Arrivé aux deux tiers du récit, l'un des personnages suit un fantôme ou l'esprit d'un personnage récemment décédé pour retrouver la piste de Bang Song. Ce n'est pas la première fois que Vink met en scène des esprits, ne serait-ce que l'apparition des parents d'He Pao dans le tome précédent. Le lecteur ne peut pas vraiment tirer de conclusion sur les convictions personnelles de l'auteur en la matière. Il s'agit vraisemblablement d'une licence artistique, pour évoquer l'influence persistante d'un disparu sur l'esprit d'une personne l'ayant bien connu, ou sur laquelle il a eu une forte influence. Dans le même registre spirituel, il y a la capacité inexpliquée de Six Pao à avoir des visions ou à disposer de révélations d'une justesse surnaturelle.
Arrivé au terme de ce tome, le lecteur effectue à nouveau le constat que ces 46 pages étaient aussi fluides que denses, et que l'auteur a pu intégrer de nombreux thèmes. Outre ceux habituels relatifs à l'héritage (celui du Moine Fou) s'imposant à l'héritier jusqu'à modifier sa personnalité, il est question d'un petit tyran abusant de sa position de pouvoir, d'enfants gâtés irresponsables, d'une populace insatisfaite des mesures de protection mises en œuvre par une personne en ayant les capacités, de jalousie qui est mauvaise conseillère, de vengeance d'un maître humilié entreprise par ses élèves, de la cruauté arbitraire de la chasse (Non ! pas le faon, Non ! pas sa mère !), de la motivation d'He Pao qui n'est pas de l'altruisme, du plaisir de jouer aux échecs, de vanité (celle de Six Pas), de valeur (celle d'He Pao) qui n'attend pas le nombre des années, du pardon quand une biche et ses deux faons observent Petit Li et He Pao.

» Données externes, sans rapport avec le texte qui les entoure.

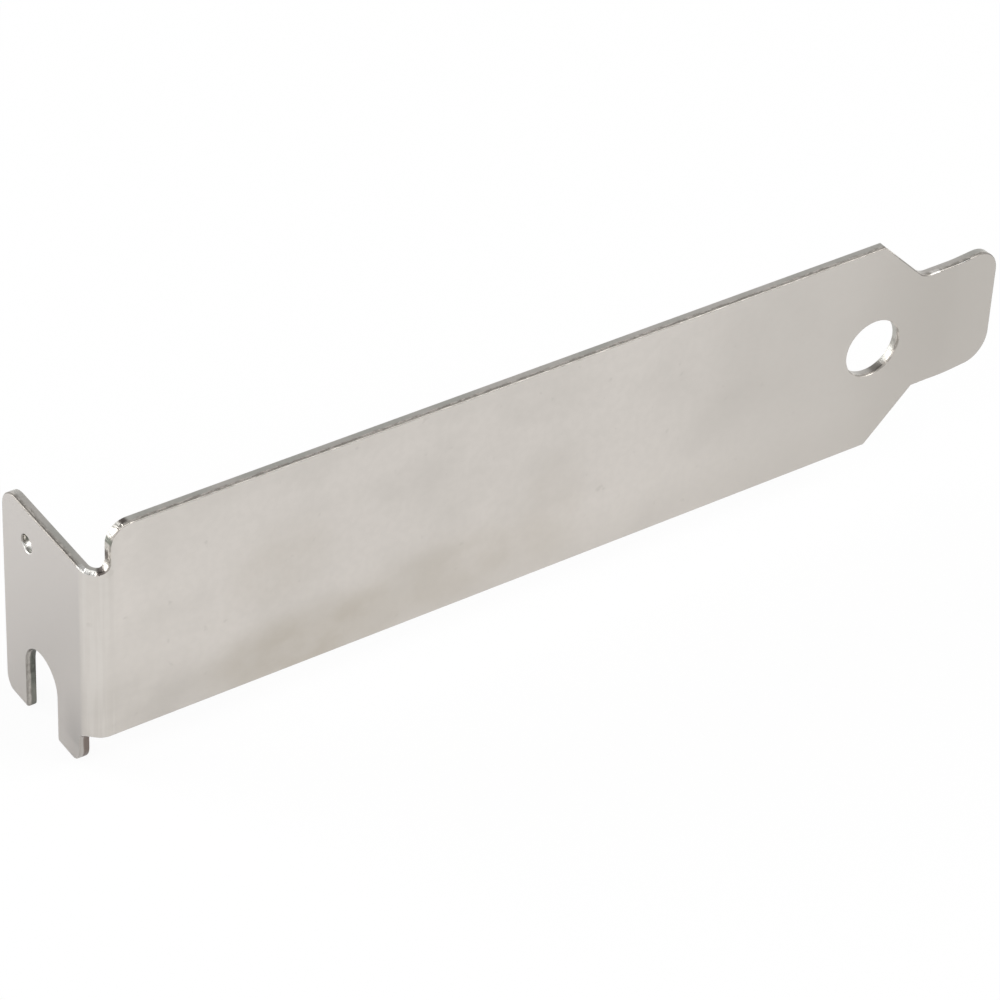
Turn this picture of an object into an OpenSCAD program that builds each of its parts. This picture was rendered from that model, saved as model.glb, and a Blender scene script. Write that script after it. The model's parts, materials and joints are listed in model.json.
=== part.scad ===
// Low-profile expansion slot cover: one strip of plated sheet steel, folded once.
// Its origin is on the axis of the screw notch's round end, at the tab's outer face:
// X runs along the strip to the tongue, Y the way the tab is folded, Z across the width.

/* [Strip] */
// Thickness of the sheet
sheet_t = 0.8; // [0.6:0.05:1.1]
// Width of the strip
strip_w = 18.42; // [17:0.01:20]
// Length from the outside of the screw tab to the tip of the tongue
strip_len = 79.5; // [70:0.1:125]

/* [Tongue] */
// Width of the tongue
tongue_w = 10.19; // [9:0.01:11]
// Length of the tongue past the sloped shoulders
tongue_len = 7.55; // [6:0.05:9]
// Radius of the two tongue corners
tongue_corner_r = 2.2; // [1:0.1:3.5]
// Length of the tongue's end that is set back
tongue_set_len = 4.4; // [3:0.1:5.5]
// Angle by which the tongue's end is set back
tongue_set_angle = 5; // [0:0.5:8]

/* [Round hole] */
// Diameter of the round hole
hole_d = 4.9; // [3.2:0.05:6]
// Distance of the hole's centre from the sloped shoulders' inner end
hole_back = 4.3; // [3.8:0.05:8]

/* [Fold] */
// Inside radius of the fold
fold_inner_r = 0.75; // [0.4:0.05:1.2]

/* [Screw tab] */
// Depth of the tab, from the strip's outer face
tab_depth = 12.45; // [11.5:0.05:14]
// How far the tab's outer foot reaches past the strip's lower edge
outer_foot_drop = 3.8; // [2.5:0.05:4.2]
// How far the foot beside the fold reaches past the strip's lower edge
inner_foot_drop = 3.6; // [2.5:0.05:4.2]
// Radius of the tab's upper outer corner
tab_corner_r = 1.8; // [0.5:0.1:2.5]
// Radius of the outer foot's outer corner
foot_outer_r = 1.4; // [0.5:0.1:1.6]
// Radius of the outer foot's corner at the notch
foot_notch_r = 0.3; // [0.2:0.1:0.9]
// Radius of the inner foot's corner beside the fold
foot_inner_r = 1.6; // [0.4:0.1:1.8]
// Radius of the corner between the inner foot and the strip's lower edge
foot_relief_r = 1.1; // [0.3:0.1:1.3]

/* [Screw notch] */
// Width of the notch
notch_w = 4.5; // [4:0.05:4.8]
// Distance of the notch's centre line from the strip's outer face
notch_centre = 7.24; // [6.8:0.01:7.6]
// Height of the notch's round end above the strip's lower edge
notch_end = 2.85; // [2.4:0.05:5]

/* [Pin hole] */
// Diameter of the small hole
pin_hole_d = 1.4; // [1:0.05:2]
// Distance of the small hole's centre from the tab's free edge
pin_hole_in = 3.55; // [2.8:0.05:4.5]
// Distance of the small hole's centre below the tab's upper edge
pin_hole_down = 3; // [2.2:0.1:4]

/* [Neck] */
// How far the tab's upper edge is stepped down from the strip's upper edge
neck_step = 3.65; // [3:0.05:5]
// Radius of the strip's corner above the step
neck_outer_r = 1.7; // [0.5:0.1:2.2]
// Radius at the foot of the step
neck_inner_r = 0.8; // [0.3:0.05:0.9]

/* [Hidden] */
$fn = 64;
fold_r = fold_inner_r + sheet_t;
tab_top = strip_w - neck_step;
shoulder_x = strip_len - tongue_len;
shoulder_drop = (strip_w - tongue_w) / 2;
slope_x = shoulder_x - shoulder_drop;
set_x = strip_len - tongue_set_len;
hole_x = shoulder_x - hole_back;
foot_start = fold_r + 0.25;
neck_x = fold_r + 0.12;
tab_drop = max(outer_foot_drop, inner_foot_drop);
notch_r = notch_w / 2;
past = 1;
steel = [0.80, 0.79, 0.77];

// What lies outside a round corner of radius r whose sharp corner is at the origin,
// the metal being on the side that sx and sy point to.
module corner_waste(r, sx, sy) {
    mirror([sx < 0 ? 1 : 0, 0])
        mirror([0, sy < 0 ? 1 : 0])
            difference() {
                translate([-past, -past])
                    square([past + r, past + r]);
                translate([r, r])
                    circle(r);
            }
}

// The fold seen along Z, from the fold's outer corner.
module fold_profile() {
    translate([fold_r, 0])
        square([set_x - fold_r, sheet_t]);
    translate([0, fold_r])
        square([sheet_t, tab_depth - fold_r]);
    intersection() {
        translate([fold_r, fold_r])
            difference() {
                circle(fold_r);
                circle(fold_inner_r);
            }
        square([fold_r, fold_r]);
    }
    translate([set_x, 0])
        rotate(tongue_set_angle)
            square([tongue_set_len + past, sheet_t]);
}

// The strip seen from its outer face.
module strip_outline() {
    difference() {
        polygon([
            [0, -tab_drop], [fold_r, -tab_drop], [fold_r, 0],
            [slope_x, 0], [shoulder_x, shoulder_drop],
            [strip_len, shoulder_drop], [strip_len, strip_w - shoulder_drop],
            [shoulder_x, strip_w - shoulder_drop], [slope_x, strip_w],
            [0, strip_w]
        ]);
        translate([strip_len, shoulder_drop])
            corner_waste(tongue_corner_r, -1, 1);
        translate([strip_len, strip_w - shoulder_drop])
            corner_waste(tongue_corner_r, -1, -1);
        translate([hole_x, strip_w / 2])
            circle(hole_d / 2);
        neck_waste();
    }
}

// The step above the fold, with its two round corners.
module neck_waste() {
    translate([-past, tab_top + neck_inner_r])
        square([past + neck_x, neck_step]);
    translate([-past, tab_top])
        square([past + neck_x - neck_inner_r, neck_step]);
    translate([neck_x - neck_inner_r, tab_top + neck_inner_r])
        circle(neck_inner_r);
    translate([neck_x, strip_w])
        corner_waste(neck_outer_r, 1, -1);
}

// The recess between the inner foot and the strip's lower edge.
module foot_recess() {
    difference() {
        translate([-past, -tab_drop - past])
            square([foot_start + past, tab_drop + past]);
        translate([foot_start, 0])
            corner_waste(foot_relief_r, -1, -1);
    }
}

// What is cut from the tab, seen from its outer face.
module tab_waste() {
    foot_recess();
    translate([-past, -tab_drop - past])
        square([past + notch_centre, past + tab_drop - inner_foot_drop]);
    translate([foot_start, -inner_foot_drop])
        corner_waste(foot_inner_r, 1, 1);
    translate([notch_centre, -tab_drop - past])
        square([tab_depth + past - notch_centre, past + tab_drop - outer_foot_drop]);
    translate([notch_centre + notch_r, -outer_foot_drop])
        corner_waste(foot_notch_r, 1, 1);
    translate([tab_depth, -outer_foot_drop])
        corner_waste(foot_outer_r, -1, 1);
    translate([tab_depth, tab_top])
        corner_waste(tab_corner_r, -1, -1);
    translate([notch_centre, notch_end - notch_r])
        circle(notch_r);
    translate([notch_centre - notch_r, -tab_drop - past])
        square([notch_w, tab_drop + past + notch_end - notch_r]);
    translate([tab_depth - pin_hole_in, tab_top - pin_hole_down])
        circle(pin_hole_d / 2);
}

// The folded strip, cut to the outline of its face.
module folded_strip() {
    intersection() {
        translate([0, 0, -tab_drop])
            linear_extrude(tab_drop + strip_w)
                fold_profile();
        translate([0, tab_depth + past, 0])
            rotate([90, 0, 0])
                linear_extrude(tab_depth + 2 * past)
                    strip_outline();
    }
}

module slot_cover() {
    color(steel)
        translate([0, -notch_centre, notch_r - notch_end])
            difference() {
                folded_strip();
                translate([-past, 0, 0])
                    rotate([90, 0, 90])
                        linear_extrude(past + fold_r)
                            tab_waste();
            }
}

slot_cover();
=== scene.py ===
"""A low-profile expansion slot cover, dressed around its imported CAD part.

The sheet is made flat, as its blank leaves the press: outline, holes and rolled edges.
Then it is bent at the tongue and at the fold, so that the grain of the plate and the
bands of the cut edge run round the fold with the metal.
The sheet is worked in millimetres and brought to metres at the end.
"""

import json
import math

import bmesh
import bpy
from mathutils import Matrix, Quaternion, Vector


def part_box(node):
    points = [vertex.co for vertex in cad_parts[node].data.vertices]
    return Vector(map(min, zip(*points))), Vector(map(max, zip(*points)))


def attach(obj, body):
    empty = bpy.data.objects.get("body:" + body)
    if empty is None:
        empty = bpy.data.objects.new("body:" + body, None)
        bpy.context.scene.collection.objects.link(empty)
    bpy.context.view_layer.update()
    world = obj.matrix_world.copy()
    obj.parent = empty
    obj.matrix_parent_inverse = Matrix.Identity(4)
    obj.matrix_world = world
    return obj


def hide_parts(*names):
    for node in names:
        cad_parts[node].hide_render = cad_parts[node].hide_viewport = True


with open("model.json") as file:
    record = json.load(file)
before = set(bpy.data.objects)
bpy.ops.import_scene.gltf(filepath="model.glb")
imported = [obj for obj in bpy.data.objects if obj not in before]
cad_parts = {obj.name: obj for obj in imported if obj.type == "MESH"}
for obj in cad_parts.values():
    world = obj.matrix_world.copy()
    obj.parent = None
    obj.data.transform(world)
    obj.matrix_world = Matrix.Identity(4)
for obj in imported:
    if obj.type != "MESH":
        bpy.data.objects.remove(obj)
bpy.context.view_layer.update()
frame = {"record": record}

# ---------------------------------------------------------------- sizes, in millimetres

MM = 0.001
MOUNTS = {mount["name"]: mount for mount in frame["record"]["mounts"]}
LOW, HIGH = (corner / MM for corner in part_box("slot_cover"))


def mount_place(name):
    """Where a mount of the record is, in millimetres."""
    return Vector(MOUNTS[name]["pos_m"]) / MM


def mount_radius(name):
    """The radius of a round mount of the record, in millimetres."""
    return MOUNTS[name]["dims"]["r_mm"]


# The three openings, from the record
NOTCH = mount_place("screw_notch")
NOTCH_RADIUS = mount_radius("screw_notch")
ROUND_HOLE = mount_place("round_hole")
ROUND_HOLE_RADIUS = mount_radius("round_hole")
SMALL_HOLE = mount_place("locating_hole")
SMALL_HOLE_RADIUS = mount_radius("locating_hole")

# The sheet
SHEET = mount_place("tab_seat").x - LOW.x
OUTER_FACE = LOW.y
SHEET_MIDDLE = OUTER_FACE + SHEET / 2
INNER_FACE = OUTER_FACE + SHEET

# How deep a punching tool is, and how far it reaches past the blank's edge
TOOL_DEPTH = 3 * SHEET
TOOL_PAST = 1

# The strip and the two feet below it
OUTER_FOOT_DROP = 3.8
INNER_FOOT_DROP = 3.6
STRIP_BOTTOM = LOW.z + OUTER_FOOT_DROP
STRIP_TOP = HIGH.z
STRIP_WIDTH = STRIP_TOP - STRIP_BOTTOM
STRIP_MIDDLE = (STRIP_TOP + STRIP_BOTTOM) / 2
INNER_FOOT_END = STRIP_BOTTOM - INNER_FOOT_DROP

# The tongue
TONGUE_WIDTH = 10.19
TONGUE_LENGTH = 7.55
TONGUE_CORNER = 2.2
TONGUE_ROOT = 0.5
TONGUE_BOTTOM = STRIP_MIDDLE - TONGUE_WIDTH / 2
TONGUE_TOP = STRIP_MIDDLE + TONGUE_WIDTH / 2
SHOULDER_END = HIGH.x - TONGUE_LENGTH
SHOULDER_START = SHOULDER_END - (STRIP_WIDTH - TONGUE_WIDTH) / 2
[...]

Comme à son habitude, Vink réalise une bande dessinée qui peut être lue pour son intrigue et appréciée pour cela uniquement. Le lecteur peut dans ce cas ressentir une petite déception quant au développement du fil narratif principal sur le mystère du Moine Fou. Pour le lecteur prêt à une lecture plus contemplative, la narration de Vink recèle des saveurs tant visuelles que thématiques, toujours aussi nombreuses sans devenir écœurantes.